She is 3 years old so not too young. Boxers are not really supposed to be bred from until they are at least 2 because some conditions can't be tested for effectively before then. And then it took me a few months to find a suitable stud dog as I didn't want someone who just looks good on paper through the KC match tool or handsome from the pictures. I wanted to see the kennel set up, meet the dogs and chat to the owners well in advance to make sure that I only breed to improve the breed. This is most likely to be the only time for us so I wanted to get everything right.

She is shy for a boxer in the sense that she is not too much in your face and is not charging about. Her breeder was actually quite proud of this trait she got in her breeding line and apparently many people want a boxer who is not too pushy.
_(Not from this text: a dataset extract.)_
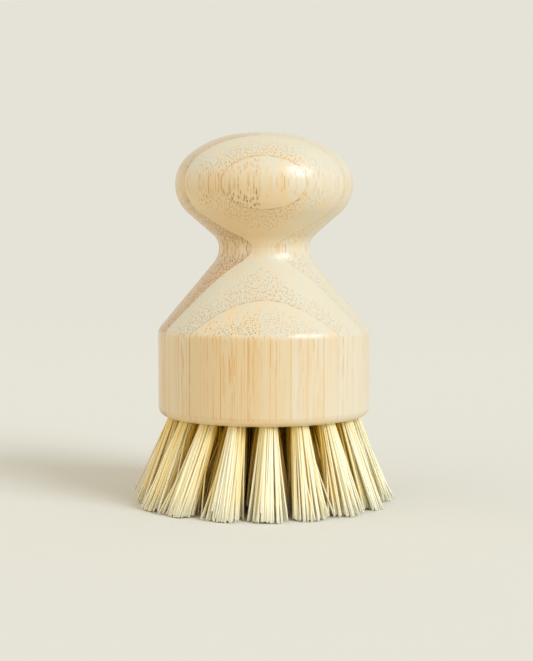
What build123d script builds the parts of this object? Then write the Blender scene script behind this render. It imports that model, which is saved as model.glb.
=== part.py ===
from build123d import *
import os
import random
from math import acos, atan2, cos, pi, radians, sin, sqrt, tan

# A palm-sized vegetable brush in millimetres: a turned bamboo block with a round knob,
# standing on thirty-seven tufts of stiff fibre that fan out from its drilled underside.
# The origin is on the floor plane under the block's axis, and +Z points up to the knob.

# Turned block: a drum under a cone that narrows to the neck
block_radius = 27.4
drum_height = 22.3
base_rounding = 2.4
shoulder_rounding = 3.0
neck_rise = 21.1
neck_radius = 11.7
cone_hollow = 6.4

# Turned knob: a hollow above the neck, a sloping underside, round sides, shoulders and a flat crown
knob_hollow = 4.2
underside_tilt = 49.0
knob_radius = 22.9
knob_side_radius = 9.8
knob_shoulder_tilt = 41.0
knob_shoulder_radius = 22.8
crown_radius = 50.0

# Holes bored in the underside, with flat bottoms
hole_radius = 2.25
hole_depth = 8.5
rim_land = 0.2
splay_angle = 17.0
drill_overrun = 3.0
ring_names = ("centre", "inner", "middle", "outer")
ring_counts = (1, 6, 12, 18)
ring_bearing = 2.9

# Folded fibre tufts
bristle_length = 22.2
tuft_clearance = 0.05
tuft_sides = 12
strand_rings = (1, 4, 8)
strand_radius = 0.42
strand_sides = 3
strand_root_depth = 0.6
tip_gap = 0.2
tip_wander = 0.3
tip_trim = 0.5
tip_scatter = 1.1
scatter_seed = 7

# Flat wire anchors that hold the folds
anchor_thickness = 0.4
anchor_height = 2.0
anchor_bite = 0.4
anchor_clearance = 0.03
fold_thickness = 1.0

# Levels of the block, and where its cone leaves the hollow under the neck
face_z = bristle_length
shoulder_z = face_z + drum_height
neck_z = shoulder_z + neck_rise
neck_edge = Vector(neck_radius, neck_z)
shoulder_corner = Vector(block_radius, shoulder_z)
cone_centre = neck_edge + Vector(cone_hollow, 0)
to_corner = shoulder_corner - cone_centre
cone_bearing = atan2(to_corner.Y, to_corner.X) - acos(cone_hollow / to_corner.length)
cone_start = cone_centre + Vector(cos(cone_bearing), sin(cone_bearing)) * cone_hollow

# Tangent points of the knob's outline, from its underside, which faces outward and down, to the crown
facing = Vector(cos(radians(underside_tilt)), -sin(radians(underside_tilt)))
underside_end = neck_edge + Vector(knob_hollow, 0) - facing * knob_hollow
side_reach = knob_radius - knob_side_radius
underside_run = (side_reach + facing.X * knob_side_radius - underside_end.X) / -facing.Y
underside_start = underside_end + Vector(-facing.Y, facing.X) * underside_run
side_centre = underside_start - facing * knob_side_radius
to_shoulder = Vector(sin(radians(knob_shoulder_tilt)), cos(radians(knob_shoulder_tilt)))
side_end = side_centre + to_shoulder * knob_side_radius
shoulder_centre = side_end - to_shoulder * knob_shoulder_radius
crown_drop = sqrt((crown_radius - knob_shoulder_radius) ** 2 - shoulder_centre.X**2)
crown_centre = shoulder_centre - Vector(shoulder_centre.X, crown_drop)
crown_top = crown_centre + Vector(0, crown_radius)
crown_end = crown_centre + (shoulder_centre - crown_centre).normalized() * crown_radius

# Rings of holes: their axes fan out from one point high on the block's own axis
outer_ring = block_radius - base_rounding - rim_land - hole_radius / cos(radians(splay_angle))
ring_pitch = outer_ring / (len(ring_counts) - 1)
fan_height = outer_ring / tan(radians(splay_angle))
fan_point = Vector(0, 0, face_z + fan_height)


def axis_point(ring, bearing, height):
    """The point of one tuft's axis at a height over the floor, with bearings from the front."""
    radius = ring * ring_pitch * (fan_point.Z - height) / fan_height
    return Vector(radius * sin(radians(bearing)), -radius * cos(radians(bearing)), height)


def hole_mouth(ring, bearing):
    """The plane at a hole's mouth: its normal runs up the hole, its x axis along the ring."""
    mouth = axis_point(ring, bearing, face_z)
    ring_direction = Vector(cos(radians(bearing)), sin(radians(bearing)))
    return Plane(mouth, x_dir=ring_direction, z_dir=fan_point - mouth)


places = [
    (ring, number, ring_bearing + number * 360 / count)
    for ring, count in enumerate(ring_counts)
    for number in range(count)
]
mouths = [hole_mouth(ring, bearing) for ring, number, bearing in places]

fold_depth = hole_depth - tuft_clearance
anchor_depth = fold_depth - fold_thickness - anchor_height / 2
anchor_length = 2 * (hole_radius + anchor_bite)
anchor_room = 2 * anchor_clearance
anchor_slot = (anchor_length + anchor_room, anchor_thickness + anchor_room, anchor_height + anchor_room)

os.makedirs("parts", exist_ok=True)

# Knob: turned with its half of the neck
with BuildPart() as knob:
    with BuildSketch(Plane.XZ):
        with BuildLine():
            crown = TangentArc(crown_top, crown_end, tangent=(1, 0))
            knob_shoulder = TangentArc(crown @ 1, side_end, tangent=crown % 1)
            side = TangentArc(knob_shoulder @ 1, underside_start, tangent=knob_shoulder % 1)
            underside = Line(side @ 1, underside_end)
            hollow = TangentArc(underside @ 1, neck_edge, tangent=underside % 1)
            Polyline(hollow @ 1, (0, neck_z), crown @ 0)
        make_face()
    revolve(axis=Axis.Z)
knob.part.label = "knob"
export_step(knob.part, "parts/knob.step")

# Block: turned below the neck, with its splayed holes and the nick of each anchor in their walls
with BuildPart() as block:
    with BuildSketch(Plane.XZ) as block_outline:
        with BuildLine():
            hollow = TangentArc(neck_edge, cone_start, tangent=(0, -1))
            drum = Polyline(hollow @ 1, shoulder_corner, (block_radius, face_z), (0, face_z))
            Polyline(drum @ 1, (0, neck_z), hollow @ 0)
        make_face()
        for corner, rounding in ((-1, shoulder_rounding), (0, base_rounding)):
            drum_side = block_outline.vertices().group_by(Axis.X)[-1].sort_by(Axis.Y)
            fillet(drum_side[corner], radius=rounding)
    revolve(axis=Axis.Z)
    with Locations(*[mouth.offset(-drill_overrun) for mouth in mouths]):
        Cylinder(
            radius=hole_radius,
            height=drill_overrun + hole_depth,
            align=(Align.CENTER, Align.CENTER, Align.MIN),
            mode=Mode.SUBTRACT,
        )
    with Locations(*[mouth.offset(anchor_depth) for mouth in mouths]):
        Box(*anchor_slot, mode=Mode.SUBTRACT)
block.part.label = "block"
export_step(block.part, "parts/block.step")

# Anchors: a short flat wire across each hole, with both ends bitten into the wood
with BuildPart() as tuft_anchors:
    with Locations(*[mouth.offset(anchor_depth) for mouth in mouths]):
        Box(anchor_length, anchor_thickness, anchor_height)
tuft_anchors.part.label = "tuft_anchors"
export_step(tuft_anchors.part, "parts/tuft_anchors.step")

# Strand layout: rings of strands that fill the hole's mouth and open out to the tips
packed_radius = hole_radius - tuft_clearance
root_spread = packed_radius * cos(pi / tuft_sides) - strand_radius
floor_pitch = ring_pitch * fan_point.Z / fan_height
tip_spread = (floor_pitch - tip_gap) / 2 - strand_radius - tip_wander
scatter = random.Random(scatter_seed)


def strand(root, tip, turn):
    """One three-sided strand, cut level at both ends."""
    with BuildPart() as fibre:
        with BuildSketch(Plane(root)):
            RegularPolygon(radius=strand_radius, side_count=strand_sides, rotation=turn)
        extrude(amount=(tip - root).length, dir=tip - root)
    return fibre.part


def fan_of_strands(ring, bearing):
    """The strands of one tuft: the middle one always reaches the floor."""
    root_centre = axis_point(ring, bearing, face_z + strand_root_depth)
    tip_centre = axis_point(ring, bearing, 0)
    layout_turn = scatter.uniform(0, 2 * pi)
    strands = []
    for row, count in enumerate(strand_rings):
        row_share = row / (len(strand_rings) - 1)
        for number in range(count):
            around = layout_turn + 2 * pi * (number + row_share) / count
            outward = Vector(cos(around), sin(around)) * row_share
            wander = Vector(scatter.uniform(-1, 1), scatter.uniform(-1, 1)) * (tip_wander / sqrt(2))
            root = root_centre + outward * root_spread
            tip = tip_centre + outward * tip_spread + wander * row_share
            shortfall = (scatter.uniform(0, tip_scatter) - tip_trim) * row_share
            end = root + (tip - root) * (1 - max(0, shortfall) / (root.Z - tip.Z))
            strands.append(strand(root, end, scatter.uniform(0, 360 / strand_sides)))
    return strands


# Tufts: a folded bundle packed in its hole, with a gap for the anchor across the fold
for (ring, number, bearing), mouth in zip(places, mouths):
    strands = fan_of_strands(ring, bearing)
    with BuildPart() as tuft:
        with BuildSketch(mouth.offset(fold_depth)):
            RegularPolygon(radius=packed_radius, side_count=tuft_sides)
        extrude(amount=-(fold_depth + drill_overrun))
        split(bisect_by=Plane.XY.offset(face_z), keep=Keep.TOP)
        with Locations(mouth.offset(anchor_depth)):
            Box(*anchor_slot, mode=Mode.SUBTRACT)
        add(strands)
    tuft_name = f"tuft_{ring_names[ring]}"
    if ring_counts[ring] > 1:
        tuft_name += f"_{number + 1:02d}"
    tuft.part.label = tuft_name
    export_step(tuft.part, f"parts/{tuft_name}.step")
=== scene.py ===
import math
import random
from types import SimpleNamespace

import bpy
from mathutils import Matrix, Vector


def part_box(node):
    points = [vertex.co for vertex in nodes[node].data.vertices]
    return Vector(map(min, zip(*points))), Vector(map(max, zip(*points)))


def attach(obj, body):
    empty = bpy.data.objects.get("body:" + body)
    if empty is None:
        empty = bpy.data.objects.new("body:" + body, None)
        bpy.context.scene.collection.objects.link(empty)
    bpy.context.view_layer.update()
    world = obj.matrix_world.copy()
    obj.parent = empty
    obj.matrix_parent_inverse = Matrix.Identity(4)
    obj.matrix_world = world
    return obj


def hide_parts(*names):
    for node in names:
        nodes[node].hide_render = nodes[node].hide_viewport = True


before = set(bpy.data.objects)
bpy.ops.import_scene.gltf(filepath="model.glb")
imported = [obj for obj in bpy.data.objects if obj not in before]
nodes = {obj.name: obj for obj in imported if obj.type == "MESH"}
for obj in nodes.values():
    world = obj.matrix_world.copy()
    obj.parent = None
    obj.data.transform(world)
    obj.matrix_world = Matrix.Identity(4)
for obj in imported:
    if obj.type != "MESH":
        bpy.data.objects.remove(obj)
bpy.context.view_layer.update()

MM = 0.001

# Camera: a long lens a little above the brush, with the sensor along the image's longer side
IMAGE_HEIGHT = 661
FOCAL_PIXELS = 1543.2
SENSOR = 36.0
CAMERA_DISTANCE = 0.400
CAMERA_PITCH = 0.072
AIM = Vector((0.0006, 0.0, 0.04402))

# Light: a large cool key on the right, a low warm card on the left and a warm fill from all round
KEY_BEARING = math.radians(50.5)
KEY_ELEVATION = math.radians(32)
KEY_SIZE = math.radians(31)
KEY_LEVEL = 0.57
KEY_TINT = (0.93, 1.05, 1.25)
CARD_BEARING = math.radians(-72)
CARD_ELEVATION = math.radians(18)
CARD_SIZE = math.radians(100)
CARD_LEVEL = 0.20
FILL_LEVEL = 0.66
FILL_TINT = (1.0, 0.945, 0.855)

# Paper: its colour, where it fades to an even backdrop, and half its width, in metres
PAPER = (0.783, 0.768, 0.680)
PAPER_FADE = (0.35, 0.9)
PAPER_REACH = 6.0

# Bamboo: layers glued front to back and strips side by side, with upright fibres, in millimetres
LAYER_START = 2.35
LAYER_THICKNESS = 9.05
STRIP_START = -1.0
STRIP_WIDTH = 20.5
LAYER_DRIFT = 0.3
BUNDLE_DRIFT = 0.8

# Half the width of a glue line, as a share of a layer
GLUE_LINE = 0.02

# Heights over the floor between which the wood's look changes, in millimetres
BASE_ROUNDING = (22.0, 27.5)
DRUM = (26.0, 43.0)
UNDER_SHOULDER = (37.0, 42.5)
SHOULDER = (40.0, 44.0)
UNDER_KNOB = (56.0, 66.0)
NECK = (64.0, 72.0)
KNOB_SIDE = (72.0, 80.0)
KNOB_TOP = (78.5, 83.0)

# Colours of the wood: pale and warm strips, cut along or across the grain, and the marks on them
PALE_WALL = (0.75, 0.68, 0.515)
WARM_WALL = (0.77, 0.575, 0.30)
PALE_END = (0.71, 0.66, 0.50)
WARM_END = (0.83, 0.615, 0.33)
RUDDY_END = (0.64, 0.43, 0.24)
HONEY = (0.77, 0.56, 0.29)
STREAK = (0.70, 0.32, 0.06)
DOT = (0.42, 0.23, 0.07)
DARK_DOT = (0.28, 0.13, 0.03)
BROWN_DOT = (0.44, 0.22, 0.06)
SKIN_LINE = (0.50, 0.30, 0.13)

# Colours of the bristles: from one fibre to the next, golden at the root as painted shade under the
# block, paler at the tip partly as painted light, and a painted golden shade where little light comes
CREAM_FIBRE = (0.96, 0.91, 0.67)
STRAW_FIBRE = (0.96, 0.88, 0.55)
PALE_FIBRE = (0.96, 0.93, 0.79)
GOLDEN_FIBRE = (0.92, 0.70, 0.25)
# Painted shade: golden towards the root, where the fibres leave the block
FIBRE_ROOT = (0.93, 0.72, 0.25)
# Painted golden shade for fibres that get little light
PAINTED_FIBRE_SHADE = (0.98, 0.65, 0.06)
# Paler tips: partly the cut ends, partly painted light on the tips near the floor
FIBRE_TIP = (0.97, 0.94, 0.76)

# Colours of the anchors' wire, and the size of its streaks
DARK_WIRE = (0.60, 0.60, 0.61)
LIGHT_WIRE = (0.68, 0.67, 0.66)
WIRE_STREAKS = 2600.0

# Fibres: their number, the spread of their tips, the flare at the mouth and the height of the bend
OUTER = SimpleNamespace(fibres=160, spread=4.2 * MM, flare=0.6 * MM, bend=1.0)
SHELTERED = SimpleNamespace(fibres=110, spread=5.2 * MM, flare=1.7 * MM, bend=0.7)
BEND_SHARES = (0.22, 0.36)

# One fibre: a tube that widens a little from root to tip
FIBRE_RADIUS = 0.24 * MM
FIBRE_SIZES = (0.82, 1.12)
FIBRE_SIDES = 5
FIBRE_STEPS = 7
ROOT_WIDTH = 0.96
TIP_WIDTH = 1.04
ROOT_SPREAD = 1.92 * MM
ROOT_DEPTH = 1.5 * MM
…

The trainer she had when she was younger described her as 'a thoughtful dog'. She just has just a wonderful, gentle personality with such an understanding nature. I guess this makes her more sensitive to the events and maybe I was quite anxious without realising, which made her more anxious as she always watches us and how we behave and that in return has an effect on her behaviour. She is just such a delightful dog to have that I wanted to breed from her and hopefully give the pleasure for the puppy owners to experience the same. I chose a very calm and confident sire for the pups so I am hoping that the pups will be very well balanced character wise, at least where the breeding is concerned.

I am not sure where she is trying to move them to as I never actually let her out of the room with a puppy in her mouth to see where she would take it but she was digging about in the garden, behind the shed, looking in the garage and digging up the carpet in the corners of the living room so I don't know if she actually knows where she wants to move them. I slept with her for the first two night in the room, on the floor by the whelping box but that just seemed to make her confused as I guess she is not used to seeing me sleep on the floor so I moved next door and been sleeping on the couch with a baby monitor so I can go in if I hear puppies yelping too much.
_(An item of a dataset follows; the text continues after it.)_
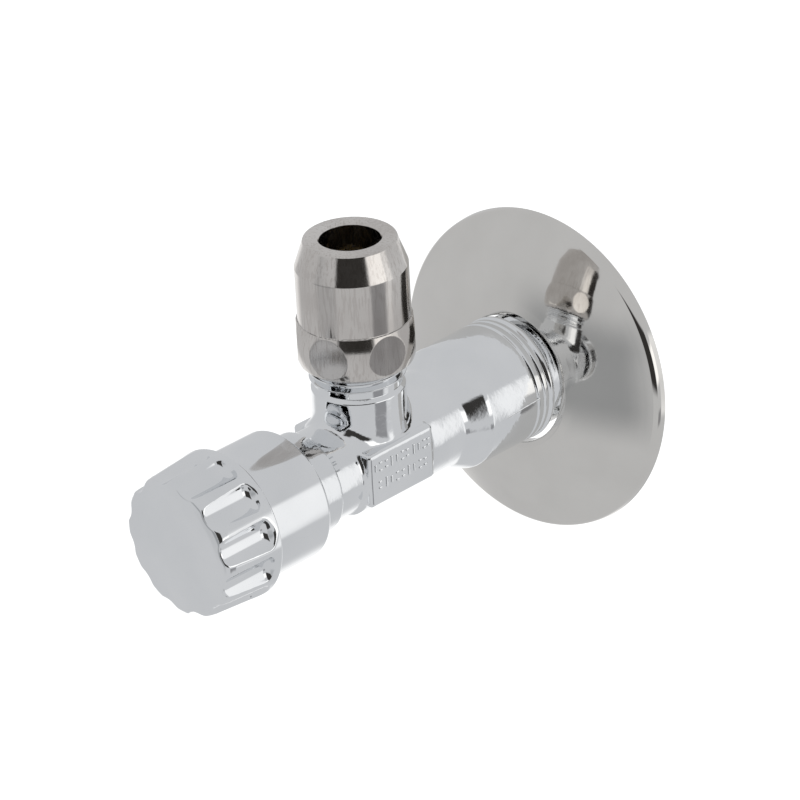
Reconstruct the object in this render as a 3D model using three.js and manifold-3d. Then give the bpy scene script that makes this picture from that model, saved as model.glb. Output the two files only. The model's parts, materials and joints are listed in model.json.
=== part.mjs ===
// Angle stop valve: a chrome-plated brass body with a rising spindle and a fluted knob, a
// compression fitting for a 10 mm tube on its branch, and a loose wall rosette on its tail.
//
// Millimetres. The inlet axis is Y: the tail points into the wall (+Y) and the knob faces the room
// (-Y). The outlet branch points up (+Z). The mouth of the wall socket is y = 0, and the finished
// wall is y = 1.3, where the rosette's rim lies when it is pushed flat.
import * as THREE from 'three';
import { mergeVertices } from 'three/addons/utils/BufferGeometryUtils.js';
import Module from 'manifold-3d';

const wasm = await Module();
wasm.setup();

// ---------- driving dimensions ----------
const GAP = 0.3; // between neighbours that bear on each other
const RUN = 0.1; // radial clearance of a turning fit
const FINE = 48; // facets round the large outside surfaces
const MEDIUM = 32; // facets round the bores and the bonnet
const COARSE = 24; // facets round the small hidden pieces

// positions along the inlet axis
const TAIL_END = 13.0;
const FLANGE_BACK = -6.4;
const SHOULDER_END = -21.8;
const SHOULDER_START = -26.2;
const OUTLET_Y = -42.5;
const NECK_STEP = -50.4;
const NECK_FACE = -55.6;
const SLEEVE_BACK = -61.2;
const SEAM = -74.0;
const KNOB_EDGE = -85.2;
const KNOB_FRONT = -86.2;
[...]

I have also now closed the door of the room where she is in, instead of just having a baby gate with a blanket draped over it. I think it made her feel a bit more secure. I will see how it goes over the next day or so and hopefully she will feel settled. If not, then I will look into moving her into the living room. I already have a plan of maybe putting a dining table over the whelping box and draping some sheets over it so it feels a bit more like a den.

The fact that she seems a bit more settled with the door closed makes me think that she doesn't want to be with everyone else but wants more privacy.


----------



## Tex

I started breeding a few years ago and every year I learn something new. 
My bitch usually tries to move her pups on the third day from the whelping pen I made for her 5 years ago. 
She tries to move them closer to me particularly at night. 
This time she had been trying to move them since day 1. Not Birth day but the next. She seems real unsettled. She did get them into the bathroom while I was asleep and unfortunately since it’s such a small area she laid on one and it succumbed. 
I’ve been trouble shooting ever since. Lights, coaxing etc. Nothing seems to be working. Finally, I strung two large towels over the pen and secured them on either side and shut the lights off again. I stayed w her for a bit to settle her. For the moment she has settled. 
Tomorrow I’ll make this more permanent and secure if it seems to work. 
My whelping pen has pig rails so the pups don’t get squished, like my poor little gal did. 
I think in the Wild, animals move their young so they stay safe and away from predators just in case a predator has discovered the den. I think it may be hard wired into their brain. 
Even w your daughter not pestering your bitch, she may have done it naturally. But, it is a good idea to keep your child away. 
Sometimes we have to be reminded who is in charge. It’s not the dogs and its not the kids but the adults who are responsible for them. Sometimes it hurts. That mother guilt. I’m feeling it after I lost that pup. I should have gotten up and I guess slept on the floor beside the whelping pen. I’m responsible for these pups and their mother. I had a pocketbook hit and lost pup. You don’t want anything to happen to your 1 year old. That’d be even a greater guilt than mine. Everyone meant well and was just reminding you of your responsibilities as a mom. What 10 times over? A dog , 8 pups, and a one year old. You do have your hands full. And, to be truthful, the first three weeks are the easiest and then the work begins!
Good luck w your litter. 
Tex.


----------



## Sairy

Tex said:


> I started breeding a few years ago and every year I learn something new.
> My bitch usually tries to move her pups on the third day from the whelping pen I made for her 5 years ago.
> She tries to move them closer to me particularly at night.
> This time she had been trying to move them since day 1. Not Birth day but the next. She seems real unsettled. She did get them into the bathroom while I was asleep and unfortunately since it's such a small area she laid on one and it succumbed.
> I've been trouble shooting ever since. Lights, coaxing etc. Nothing seems to be working. Finally, I strung two large towels over the pen and secured them on either side and shut the lights off again. I stayed w her for a bit to settle her. For the moment she has settled.
> Tomorrow I'll make this more permanent and secure if it seems to work.
> My whelping pen has pig rails so the pups don't get squished, like my poor little gal did.
> I think in the Wild, animals move their young so they stay safe and away from predators just in case a predator has discovered the den. I think it may be hard wired into their brain.
> Even w your daughter not pestering your bitch, she may have done it naturally. But, it is a good idea to keep your child away.
> Sometimes we have to be reminded who is in charge. It's not the dogs and its not the kids but the adults who are responsible for them. Sometimes it hurts. That mother guilt. I'm feeling it after I lost that pup. I should have gotten up and I guess slept on the floor beside the whelping pen. I'm responsible for these pups and their mother. I had a pocketbook hit and lost pup. You don't want anything to happen to your 1 year old. That'd be even a greater guilt than mine. Everyone meant well and was just reminding you of your responsibilities as a mom. What 10 times over? A dog , 8 pups, and a one year old. You do have your hands full. And, to be truthful, the first three weeks are the easiest and then the work begins!
> Good luck w your litter.
> Tex.


I'm afraid this is a really old thread (4 years old) so hopefully OP's litter are all thriving and happy, healthy adults. Feel free to start your own thread though


----------